<<<<
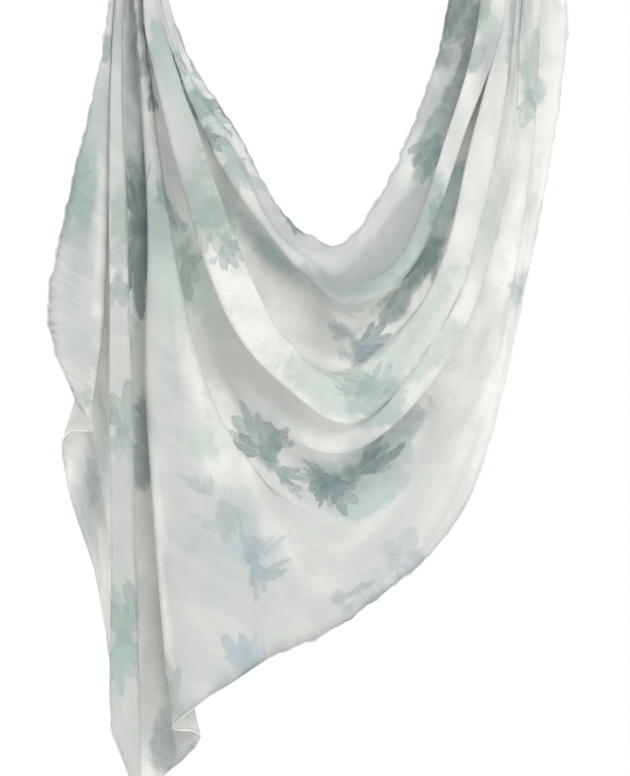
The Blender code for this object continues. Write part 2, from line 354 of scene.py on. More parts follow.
def smooth_rows(table, corner=None):
    """Join stations by cubics whose slope is half the step between the neighbours.

    table is (line, station, value); the result is (row, line, value). At a
    corner the cubic keeps the direction of its own span.
    """
    places = np.asarray(table, float)
    slopes = np.empty_like(places)
    slopes[:, 1:-1] = (places[:, 2:] - places[:, :-2]) / 2
    slopes[:, 0] = places[:, 1] - places[:, 0]
    slopes[:, -1] = places[:, -1] - places[:, -2]
    last_span = places.shape[1] - 2
    spans = []
    for span in range(last_span + 1):
        t = np.linspace(0, 1, ROWS_PER_SPAN + 1)[:None if span == last_span else -1, None, None]
        start, end = places[:, span], places[:, span + 1]
        leave, arrive = slopes[:, span].copy(), slopes[:, span + 1].copy()
        if corner is not None and corner[1] in (span, span + 1):
            chosen = arrive if corner[1] == span + 1 else leave
            chosen[corner[0]] = (end - start)[corner[0]]
        spans.append((2 * t**3 - 3 * t**2 + 1) * start + (t**3 - 2 * t**2 + t) * leave
                     + (3 * t**2 - 2 * t**3) * end + (t**3 - t**2) * arrive)
    return np.concatenate(spans)


print("rows down the swag:", len(smooth_rows(list(SWAG_LINES.values()))))

# %% The folded surface
COLUMNS_PER_FOLD = 22
LEVEL_PART = 0.19        # part of a pressed fold's turn that stays level before it falls away
FADE_DEPTH = 8 * MM      # a fold shallower than this loses its overlap


def unit(vectors):
    """Vectors of length one."""
    return vectors / np.maximum(np.linalg.norm(vectors, axis=-1, keepdims=True), 1e-9)


def fade(value, low, high):
    """0 below low, 1 above high, and smooth between: 3 t squared less 2 t cubed."""
    t = np.clip((value - low) / (high - low), 0, 1)
    return t * t * (3 - 2 * t)


def folded_surface(lines, depths, overlaps, sharpness, corner=None):
    """The folded cloth as (row, column, xyz).

    With part going from 0 to 1 across a panel, the place slides from line to line by
    part less sharp times sin(2 pi part) / 2 pi, which slows it at the lines of a
    sharp fold. The depth fades from panel to panel round each line, and tuck times
    sin(2 pi turned) pushes the nearer layer out over the farther one.
    """
    line_rows = smooth_rows(list(lines.values()), corner) * MM
    level_rows, tuck_rows, sharp_rows = (
        smooth_rows(np.array(list(table.values()))[..., None])[..., 0]
        for table in (depths, overlaps, sharpness))
    level_rows, tuck_rows = level_rows * MM, tuck_rows * MM

    along = unit(np.gradient(line_rows, axis=0))
    across = np.stack([along[..., 1], -along[..., 0]], axis=-1)
    outward = line_rows[:, -1] - line_rows[:, 0]
    across *= np.sign(np.sum(across * outward[:, None], axis=-1, keepdims=True))
    step = np.diff(level_rows, axis=1)
    tuck = np.maximum(tuck_rows, 0) * (1 - np.exp(-(step / FADE_DEPTH) ** 2))
    line_rows[:, 1:-1] -= (tuck * np.tanh(step / FADE_DEPTH))[..., None] * across[:, 1:-1]

    folds = len(overlaps)
    phase = np.linspace(0, folds, folds * COLUMNS_PER_FOLD + 1)
    fold = np.minimum(phase.astype(int), folds - 1)
    turned = phase - fold
    panel = np.floor(phase + 0.5).astype(int)
    part = phase + 0.5 - panel
    sharp = sharp_rows[:, fold]
    slide = part - sharp * np.sin(2 * math.pi * part) / (2 * math.pi)
    slide = np.where(panel == 0, 2 * (slide - 0.5), slide)
    slide = np.where(panel == folds, 2 * slide, slide)
    places = line_rows[:, panel] + slide[..., None] * (line_rows[:, panel + 1] - line_rows[:, panel])
    places = places + ((tuck[:, fold] * np.sin(2 * math.pi * turned))[..., None]
                       * across[:, 1:-1][:, fold])
    level_part = LEVEL_PART * sharp
    fall = fade(turned, level_part, 1 - level_part)
    depth = level_rows[:, fold] + fall * (level_rows[:, fold + 1] - level_rows[:, fold])
    return np.stack([places[..., 0], depth, places[..., 1]], axis=-1)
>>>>
Set down all of the data above, word for word.

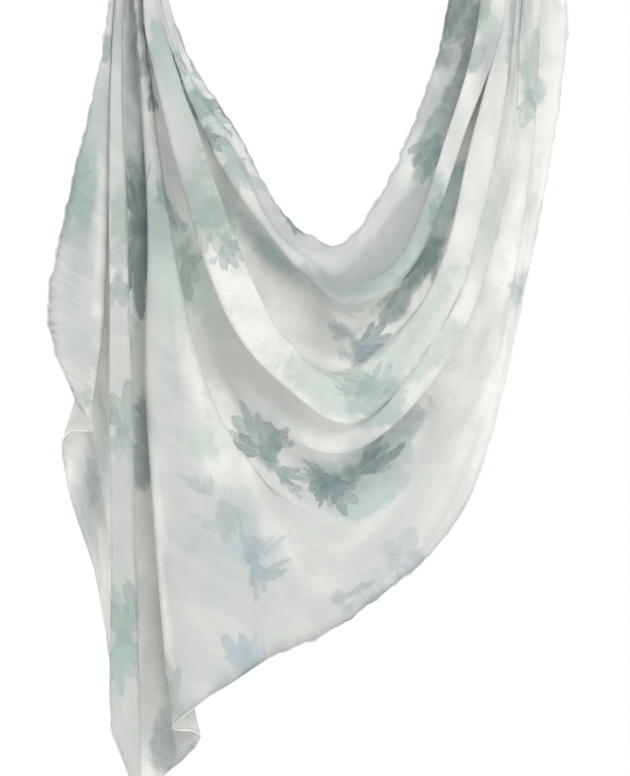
The Blender code for this object continues. Write part 2, from line 354 of scene.py on. More parts follow.
def smooth_rows(table, corner=None):
    """Join stations by cubics whose slope is half the step between the neighbours.

    table is (line, station, value); the result is (row, line, value). At a
    corner the cubic keeps the direction of its own span.
    """
    places = np.asarray(table, float)
    slopes = np.empty_like(places)
    slopes[:, 1:-1] = (places[:, 2:] - places[:, :-2]) / 2
    slopes[:, 0] = places[:, 1] - places[:, 0]
    slopes[:, -1] = places[:, -1] - places[:, -2]
    last_span = places.shape[1] - 2
    spans = []
    for span in range(last_span + 1):
        t = np.linspace(0, 1, ROWS_PER_SPAN + 1)[:None if span == last_span else -1, None, None]
        start, end = places[:, span], places[:, span + 1]
        leave, arrive = slopes[:, span].copy(), slopes[:, span + 1].copy()
        if corner is not None and corner[1] in (span, span + 1):
            chosen = arrive if corner[1] == span + 1 else leave
            chosen[corner[0]] = (end - start)[corner[0]]
        spans.append((2 * t**3 - 3 * t**2 + 1) * start + (t**3 - 2 * t**2 + t) * leave
                     + (3 * t**2 - 2 * t**3) * end + (t**3 - t**2) * arrive)
    return np.concatenate(spans)


print("rows down the swag:", len(smooth_rows(list(SWAG_LINES.values()))))

# %% The folded surface
COLUMNS_PER_FOLD = 22
LEVEL_PART = 0.19        # part of a pressed fold's turn that stays level before it falls away
FADE_DEPTH = 8 * MM      # a fold shallower than this loses its overlap


def unit(vectors):
    """Vectors of length one."""
    return vectors / np.maximum(np.linalg.norm(vectors, axis=-1, keepdims=True), 1e-9)


def fade(value, low, high):
    """0 below low, 1 above high, and smooth between: 3 t squared less 2 t cubed."""
    t = np.clip((value - low) / (high - low), 0, 1)
    return t * t * (3 - 2 * t)


def folded_surface(lines, depths, overlaps, sharpness, corner=None):
    """The folded cloth as (row, column, xyz).

    With part going from 0 to 1 across a panel, the place slides from line to line by
    part less sharp times sin(2 pi part) / 2 pi, which slows it at the lines of a
    sharp fold. The depth fades from panel to panel round each line, and tuck times
    sin(2 pi turned) pushes the nearer layer out over the farther one.
    """
    line_rows = smooth_rows(list(lines.values()), corner) * MM
    level_rows, tuck_rows, sharp_rows = (
        smooth_rows(np.array(list(table.values()))[..., None])[..., 0]
        for table in (depths, overlaps, sharpness))
    level_rows, tuck_rows = level_rows * MM, tuck_rows * MM

    along = unit(np.gradient(line_rows, axis=0))
    across = np.stack([along[..., 1], -along[..., 0]], axis=-1)
    outward = line_rows[:, -1] - line_rows[:, 0]
    across *= np.sign(np.sum(across * outward[:, None], axis=-1, keepdims=True))
    step = np.diff(level_rows, axis=1)
    tuck = np.maximum(tuck_rows, 0) * (1 - np.exp(-(step / FADE_DEPTH) ** 2))
    line_rows[:, 1:-1] -= (tuck * np.tanh(step / FADE_DEPTH))[..., None] * across[:, 1:-1]

    folds = len(overlaps)
    phase = np.linspace(0, folds, folds * COLUMNS_PER_FOLD + 1)
    fold = np.minimum(phase.astype(int), folds - 1)
    turned = phase - fold
    panel = np.floor(phase + 0.5).astype(int)
    part = phase + 0.5 - panel
    sharp = sharp_rows[:, fold]
    slide = part - sharp * np.sin(2 * math.pi * part) / (2 * math.pi)
    slide = np.where(panel == 0, 2 * (slide - 0.5), slide)
    slide = np.where(panel == folds, 2 * slide, slide)
    places = line_rows[:, panel] + slide[..., None] * (line_rows[:, panel + 1] - line_rows[:, panel])
    places = places + ((tuck[:, fold] * np.sin(2 * math.pi * turned))[..., None]
                       * across[:, 1:-1][:, fold])
    level_part = LEVEL_PART * sharp
    fall = fade(turned, level_part, 1 - level_part)
    depth = level_rows[:, fold] + fall * (level_rows[:, fold + 1] - level_rows[:, fold])
    return np.stack([places[..., 0], depth, places[..., 1]], axis=-1)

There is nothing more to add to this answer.